The Top 5 Automation Mistakes That Are Costing Small Businesses Big Time
Small and medium-sized businesses are racing to automate everything from customer service to inventory management, and for good reason. Automation promises increased efficiency, reduced costs, and the ability to compete with larger enterprises. But here's the harsh reality: many SMBs are making costly mistakes that turn their automation dreams into operational nightmares.
After working with small and medium-sized businesses through their digital transformation journeys, I've seen the same critical errors repeated time and again. The companies that succeed aren't necessarily the ones with the biggest budgets, they're the ones that avoid these five fundamental pitfalls.

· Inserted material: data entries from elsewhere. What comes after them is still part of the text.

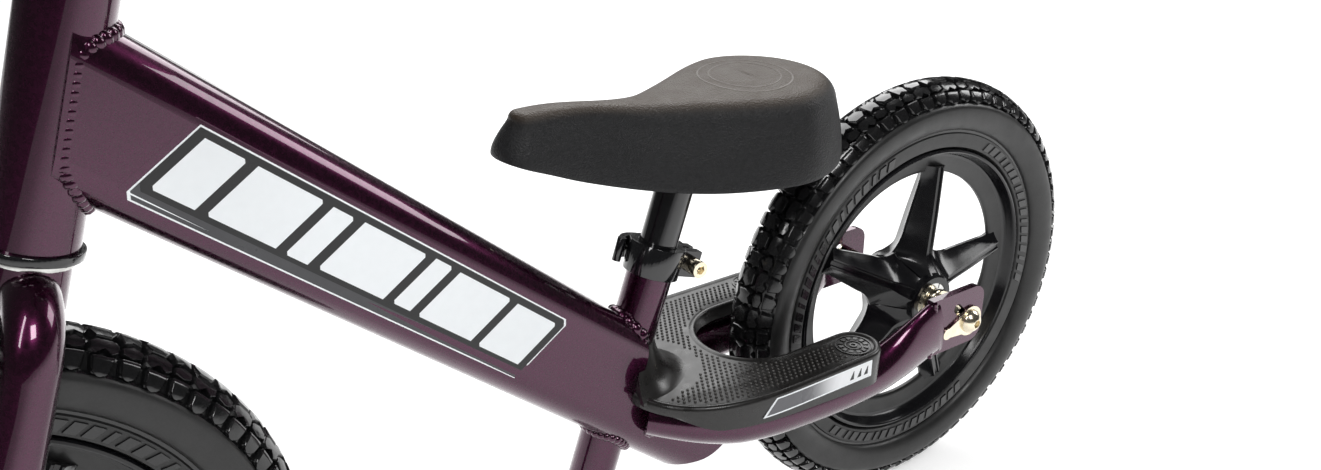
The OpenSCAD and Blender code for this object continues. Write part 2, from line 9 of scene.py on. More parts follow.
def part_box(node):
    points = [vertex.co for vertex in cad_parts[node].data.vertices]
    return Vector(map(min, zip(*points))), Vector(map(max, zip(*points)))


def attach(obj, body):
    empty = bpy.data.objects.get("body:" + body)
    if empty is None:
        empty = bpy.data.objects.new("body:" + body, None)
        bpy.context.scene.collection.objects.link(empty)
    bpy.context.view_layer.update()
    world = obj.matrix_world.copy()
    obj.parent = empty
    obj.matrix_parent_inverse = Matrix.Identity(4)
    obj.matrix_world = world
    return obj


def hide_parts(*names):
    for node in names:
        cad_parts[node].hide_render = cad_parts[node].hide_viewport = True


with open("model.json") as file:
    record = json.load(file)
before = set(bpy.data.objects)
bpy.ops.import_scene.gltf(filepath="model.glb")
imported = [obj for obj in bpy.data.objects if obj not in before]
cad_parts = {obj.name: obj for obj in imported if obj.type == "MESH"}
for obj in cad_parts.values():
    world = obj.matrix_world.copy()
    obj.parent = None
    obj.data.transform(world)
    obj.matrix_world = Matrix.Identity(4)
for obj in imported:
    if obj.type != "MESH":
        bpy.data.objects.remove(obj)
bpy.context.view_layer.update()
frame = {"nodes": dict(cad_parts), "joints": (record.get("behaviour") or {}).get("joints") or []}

MM = 0.001
TAU = 2 * math.pi


# ---- Places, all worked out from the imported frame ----

def middle(node):
    lo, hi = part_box(node)
    return (lo + hi) / 2


def local_frame(origin, z_axis):
    """Axes at origin with Z along z_axis, Y to the rider's left and X forward, in millimetres."""
    y_axis = Vector((0, 1, 0))
    turn = Matrix((y_axis.cross(z_axis), y_axis, z_axis)).transposed().to_4x4()
    return Matrix.Translation(origin) @ turn @ Matrix.Scale(MM, 4)


def tube_frame(node, joint):
    """The frame of a tube whose axis a joint gives, with its origin at the height of the axles."""
    axis = Vector(next(j["axis"] for j in frame["joints"] if j["name"] == joint)).normalized()
    centre = middle(node)
    return local_frame(centre + axis * (rear_hub.z - centre.z) / axis.z, axis)


rear_hub = middle("rear_tyre")
front_hub = middle("front_tyre")
UP = Vector((0, 0, 1))
REAR = local_frame(rear_hub, UP)
FRONT = local_frame(front_hub, UP)
SEAT = tube_frame("seat_tube", "seat_height")
HEAD = tube_frame("head_tube", "steering")
MAIN_SLOPE = math.radians(40.8)
MAIN_AHEAD = 272
MAIN_ABOVE = 38.9
MAIN = local_frame(REAR @ Vector((MAIN_AHEAD, 0, MAIN_ABOVE)),
                   Vector((math.cos(MAIN_SLOPE), 0, math.sin(MAIN_SLOPE))))


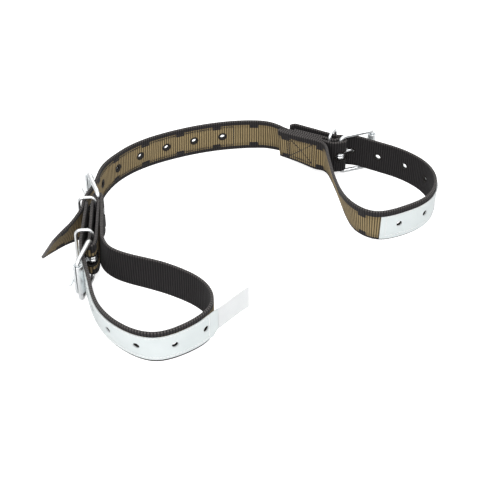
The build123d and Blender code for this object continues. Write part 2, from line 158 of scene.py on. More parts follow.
def smoothed(points, reach):
    """Points evened out over a number of neighbours, with both ends kept."""
    offsets = np.arange(-3 * reach, 3 * reach + 1)
    weight = np.exp(-0.5 * (offsets / reach) ** 2)
    weight /= weight.sum()
    first, last = points[0], points[-1]
    before = 2 * first - points[1 : 3 * reach + 1][::-1]
    after = 2 * last - points[-3 * reach - 1 : -1][::-1]
    padded = np.concatenate([before, points, after])
    columns = [np.convolve(column, weight, "valid") for column in padded.T]
    return np.stack(columns, axis=1)


def left_normals(points):
    way = np.gradient(points, axis=0)
    way /= np.linalg.norm(way, axis=1)[:, None]
    return np.stack([-way[:, 1], way[:, 0]], axis=1)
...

1. Automating Broken Processes Instead of Optimizing First
The Problem: It's tempting to think automation will magically fix inefficient workflows. Many SMBs rush to automate their existing processes without first asking whether those processes actually make sense.
The Reality: Automation amplifies whatever you feed into it. A broken process automated becomes a broken process at scale, and often one that's much harder to fix.
The Solution: Before automating anything, map out your current process step by step. Ask hard questions: Which steps add real value? Where are the bottlenecks? What would the ideal workflow look like? Sometimes the best automation is elimination, removing unnecessary steps entirely. Only after you've optimized the human process should you consider how technology can enhance it further.
2. Making Siloed Technology Decisions That Create Integration Nightmares
The Problem: Different departments often choose their own tools without considering how they'll work together. Marketing picks one CRM, sales chooses another platform, and accounting has its own software. Each tool works fine in isolation, but together they create a digital Tower of Babel.
The Reality: Integration is both a technical challenge and business continuity issue. When your tools can't talk to each other, you end up with duplicate data entry, inconsistent information across departments, and blind spots that hurt decision-making.
The Solution: Develop a technology strategy before making individual tool decisions. Start with your data, what information needs to flow between departments? Look for platforms that play well with others, prioritizing tools with robust APIs and integration capabilities. Sometimes paying more for a comprehensive suite makes more financial sense than trying to connect a dozen point solutions.
3. Underestimating Change Management Requirements
The Problem: Business owners often focus on the technical aspects of automation while completely underestimating the human element. They assume employees will naturally embrace new systems that make their jobs "easier."
The Reality: Even the most intuitive automation represents change, and change is hard. Employees may resist new systems out of fear, habit, or simple overwhelm. Without proper change management, even the best automation initiatives fail to deliver their promised benefits.
The Solution: Treat change management as seriously as you treat technology selection. Involve employees in the decision-making process when possible. Provide comprehensive training that goes beyond just showing people which buttons to click, help them understand how the new system will make their work better. Designate champions within each department who can provide peer support during the transition.
4. Ignoring Data Quality and Governance
The Problem: Automation systems are only as good as the data they process. Many SMBs implement automation without first addressing data quality issues or establishing governance practices.
The Reality: Poor data quality can actively damage your business in addition to limiting automation effectiveness. Automated systems making decisions based on inaccurate, incomplete, or inconsistent data can send wrong invoices, miss sales opportunities, or alienate customers.
The Solution: Before implementing automation, audit your data quality. Establish clear standards for data entry and maintenance. Create processes for regular data cleanup and validation. Consider implementing data governance policies that define who is responsible for maintaining different types of information.
5. Failing to Plan for Scale and Evolution
The Problem: SMBs often choose automation solutions based on their current needs without considering how those needs might change as they grow.
The Reality: What works for a 10-person company may not work for a 50-person company. Automation systems that can't scale or adapt become constraints rather than enablers of growth.
The Solution: When evaluating automation tools, consider your growth trajectory. Will this solution work when you're twice your current size? Can it adapt to new business models or market conditions? Sometimes it's worth investing in a more robust solution upfront rather than having to replace systems as you grow.
The Path Forward
Automation done right can transform small businesses, leveling the playing field with larger competitors and freeing up human creativity for impactful work. But success requires more than good intentions and a software budget.
The most successful SMB automation initiatives share common characteristics: they start with process optimization, prioritize integration from day one, invest heavily in change management, maintain high data quality standards, and plan for future growth.
Before you automate your next process, ask yourself: Are we solving the right problem? Will this integrate with our existing systems? Do we have a plan to help our team embrace this change? Is our data ready? Will this scale with our growth?
Get these fundamentals right, and automation becomes a competitive advantage. Get them wrong, and you might find that your efficiency initiative has actually made everything more complicated.
The choice is yours, but now you know what to watch out for.